What is your inspiration? What drives you to do what you do? How have you achieved what you have on this journey?
We rebranded ourselves at the end of 2019. We changed our mission in terms of why we are doing what we are doing, what we care about as a company, what I care about as owner of this business. We are here to build technology for a better tomorrow. I am personally and professionally in a stage in life where I do not wake up in the morning and go to work just to make more money. It is about making a difference. It is about developing people. It is about building a world that we believe in and leave in a better state than we found it. It is a mammoth task. Every person must make his own path. What drives me is building technology for a better tomorrow.
What is your plan for those future goals?
We are reinventing ourselves. We are revalidating our strategic plan because it is unfocused right now.
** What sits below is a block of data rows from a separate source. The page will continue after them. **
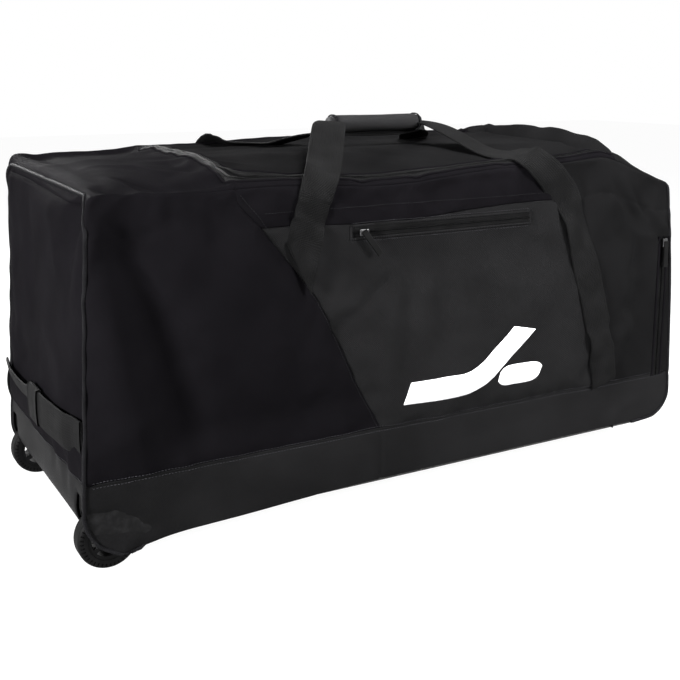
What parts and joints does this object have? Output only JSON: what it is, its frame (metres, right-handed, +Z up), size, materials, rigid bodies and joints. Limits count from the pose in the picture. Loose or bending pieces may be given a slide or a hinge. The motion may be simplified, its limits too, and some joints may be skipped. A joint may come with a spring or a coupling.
{
  "type": "wheeled equipment bag",
  "caption": "Long rectangular wheeled duffel with a coated boot, zipped top lid, flat front pocket, carry straps joined by a padded grip, end handles and skid feet.",
  "frame": {"origin": "on the floor, under the middle of the bag's bounding box", "axes": "+X along the bag away from the wheels, -Y the face with the zipped pocket, +Z up"},
  "size_m": [1.0563, 0.4225, 0.5595],
  "materials": {
    "wall_fabric": "matte woven polyester",
    "pocket_fabric": "matte coarse woven polyester",
    "boot_tarpaulin": "semi-gloss coated fabric",
    "binding": "ribbed binding tape",
    "webbing": "flat woven webbing",
    "grip_fabric": "padded woven wrap",
    "zip_tape": "fine zip tape",
    "zip_coil": "nylon coil",
    "zip_metal": "dark nickel",
    "pull_rubber": "moulded soft pull",
    "moulded_plastic": "textured moulded",
    "board": "extruded sheet",
    "tyre": "moulded polyurethane",
    "hub_plastic": "moulded",
    "bush_nylon": "nylon",
    "steel": "zinc plated",
    "emblem_white": "smooth printed film"
  },
  "bodies": {
    "bag": {"axle_back": "steel", "axle_front": "steel", "back_panel": "wall_fabric", "back_piping": "binding", "back_strap_legs": "webbing", "base_board": "board", "base_screws": "steel", "boot_back": "boot_tarpaulin", "boot_far_end": "boot_tarpaulin", "boot_floor": "boot_tarpaulin", "boot_front": "boot_tarpaulin", "boot_wheel_end": "boot_tarpaulin", "corner_loop": "webbing", "emblem": "emblem_white", "end_divider": "pocket_fabric", "end_zip_coil": "zip_coil", "end_zip_tape": "zip_tape", "far_end_panel": "wall_fabric", "front_left_panel": "wall_fabric", "front_piping": "binding", "front_right_panel": "wall_fabric", "front_strap_legs": "webbing", "front_yoke": "pocket_fabric", "grab_handle": "webbing", "grab_keeper": "webbing", "haul_grip": "grip_fabric", "haul_handle": "webbing", "main_zip_coil": "zip_coil", "main_zip_tape": "zip_tape", "pocket_backing": "pocket_fabric", "pocket_binding": "binding", "pocket_skin": "pocket_fabric", "pocket_zip_coil": "zip_coil", "pocket_zip_tape": "zip_tape", "skid_foot_back": "moulded_plastic", "skid_foot_front": "moulded_plastic", "top_back_band": "wall_fabric", "top_front_band": "wall_fabric", "top_left_panel": "wall_fabric", "top_right_panel": "wall_fabric", "wheel_end_panel": "wall_fabric", "wheel_housing_back": "moulded_plastic", "wheel_housing_front": "moulded_plastic"},
    "wheel_front": {"tyre_front": "tyre", "hub_front": "hub_plastic", "bushes_front": "bush_nylon"},
    "wheel_back": {"tyre_back": "tyre", "hub_back": "hub_plastic", "bushes_back": "bush_nylon"},
    "lid": {"lid_panel": "wall_fabric", "lid_zip_tape": "zip_tape"},
    "front_strap_loop": {"front_strap": "webbing", "grip_wrap": "grip_fabric"},
    "back_strap_loop": {"back_strap": "webbing"},
    "main_slider": {"main_zip_slider": "zip_metal"},
    "main_pull": {"main_zip_pull": "pull_rubber"},
    "pocket_slider": {"pocket_zip_slider": "zip_metal"},
    "pocket_pull": {"pocket_zip_pull": "pull_rubber"},
    "end_slider": {"end_zip_slider": "zip_metal"},
    "end_pull": {"end_zip_pull": "pull_rubber"}
  },
  "joints": [
    {"name": "wheel_front_spin", "type": "hinge", "parent": "bag", "child": "wheel_front", "pos_m": [-0.48, -0.1828, 0.04], "axis": [0, 1, 0], "continuous": true},
    {"name": "wheel_back_spin", "type": "hinge", "parent": "bag", "child": "wheel_back", "pos_m": [-0.48, 0.1828, 0.04], "axis": [0, 1, 0], "continuous": true},
    {"name": "lid_fold", "type": "hinge", "parent": "bag", "child": "lid", "pos_m": [0.035, 0.182, 0.497], "axis": [-1, 0, 0], "range_deg": [0, 70]},
    {"name": "front_strap_fold", "type": "hinge", "parent": "bag", "child": "front_strap_loop", "pos_m": [0.033, -0.209, 0.5335], "axis": [1, 0, 0], "range_deg": [0, 211]},
    {"name": "back_strap_fold", "type": "hinge", "parent": "bag", "child": "back_strap_loop", "pos_m": [0.033, 0.2065, 0.5335], "axis": [-1, 0, 0], "range_deg": [0, 211]},
    {"name": "main_zip_slide", "type": "slide", "parent": "bag", "child": "main_slider", "axis": [0, -1, 0], "range_m": [0, 0.3]},
    {"name": "main_pull_flip", "type": "hinge", "parent": "main_slider", "child": "main_pull", "pos_m": [0.37, 0.136, 0.5043], "axis": [-1, 0, 0], "range_deg": [0, 170]},
    {"name": "pocket_zip_slide", "type": "slide", "parent": "bag", "child": "pocket_slider", "axis": [1, 0, 0], "range_m": [0, 0.28]},
    {"name": "pocket_pull_swing", "type": "hinge", "parent": "pocket_slider", "child": "pocket_pull", "pos_m": [-0.111, -0.2098, 0.409], "axis": [0, 1, 0], "range_deg": [-85, 125]},
    {"name": "end_zip_slide", "type": "slide", "parent": "bag", "child": "end_slider", "axis": [0, 0, -1], "range_m": [0, 0.18]},
    {"name": "end_pull_swing", "type": "hinge", "parent": "end_slider", "child": "end_pull", "pos_m": [0.476, -0.2073, 0.346], "axis": [0, 1, 0], "range_deg": [-70, 70]}
  ],
  "couplings": [
    {"joint": "front_strap_fold", "follows": "lid_fold", "ratio": 3},
    {"joint": "back_strap_fold", "follows": "lid_fold", "ratio": 3}
  ]
}
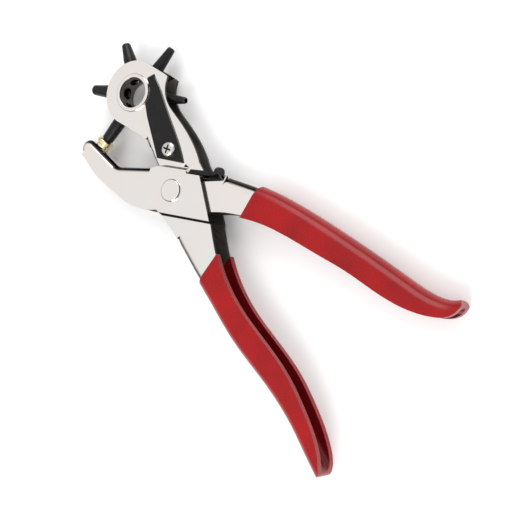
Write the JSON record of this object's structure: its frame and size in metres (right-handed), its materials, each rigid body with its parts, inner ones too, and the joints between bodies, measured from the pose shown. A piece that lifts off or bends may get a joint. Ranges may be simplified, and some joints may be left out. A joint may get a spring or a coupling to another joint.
{
  "type": "rotary hole punch pliers",
  "caption": "Rotary hole punch pliers with a revolving turret of punch tubes, an anvil jaw, a sprung pivot, a locking catch and dipped grips.",
  "frame": {"origin": "pivot axis, at the face of the rivet head the tool rests on", "axes": "+X from the working punch tube towards the turret's free side, +Y from the handles towards the head, +Z along the pivot axis"},
  "size_m": [0.1004, 0.2243, 0.0173],
  "materials": {
    "chrome": "polished plating, with darker brushed inner faces",
    "black": "satin black",
    "steel": "bright plated",
    "brass": "satin",
    "red_grip": "glossy dipped coating"
  },
  "bodies": {
    "turret_handle": {"turret_frame": "chrome", "pivot_rivet": "chrome", "detent_spring": "black", "detent_screw": "steel", "detent_nut": "steel", "return_spring": "steel", "grip_lower": "red_grip"},
    "anvil_handle": {"anvil_frame": "chrome", "anvil": "brass", "catch_pin": "steel", "grip_upper": "red_grip"},
    "turret": {"turret_hub": "black", "turret_sleeve": "chrome", "punch_tube_45": "black", "punch_tube_40": "black", "punch_tube_35": "black", "punch_tube_30": "black", "punch_tube_25": "black", "punch_tube_20": "black"},
    "catch": {"lock_catch": "black"}
  },
  "joints": [
    {"name": "handle_pivot", "type": "hinge", "parent": "turret_handle", "child": "anvil_handle", "pos_m": [0, 0, 0.0084], "axis": [0, 0, 1], "range_deg": [0, 11]},
    {"name": "turret_spin", "type": "hinge", "parent": "turret_handle", "child": "turret", "pos_m": [0.0212, 0.0534, 0.0084], "axis": [0, 0, 1], "continuous": true},
    {"name": "catch_swing", "type": "hinge", "parent": "anvil_handle", "child": "catch", "pos_m": [0.017, -0.0192, 0.0084], "axis": [0, 0, 1], "range_deg": [-30, 0]}
  ],
  "couplings": [
    {"joint": "catch_swing", "follows": "handle_pivot", "ratio": -2.5}
  ]
}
What we have strategized is no longer valid. We are going through a lot of internal thinking processes and reworking our strategy for the next three years. We do not want to envision ourselves beyond the next three years because it is a tall order to make those predictions. But we can safely predict how the next three years are going to go given where we are and given the changes that have happened as a result of the pandemic. I do not have a five or seven year plan. We only want to look at three years into the future and we are doing that internally. Personally, I am an optimist. The worst is behind us and what we are going to see is just a betterment of what has happened. With the vaccination coming in and the rest of the world getting vaccinated in the next two to three years, if at least a majority of the population gets vaccinated, we will be in a better place. There will be the Deltas and the Gammas and new variants, but this is going to become like the flu and malaria and tuberculosis. We have seen this in the past and humanity has lived through it and we will live through it. The worst of this pandemic is over and behind us. It is just going to get better. At what pace this will happen is something where we will just have to wait and see.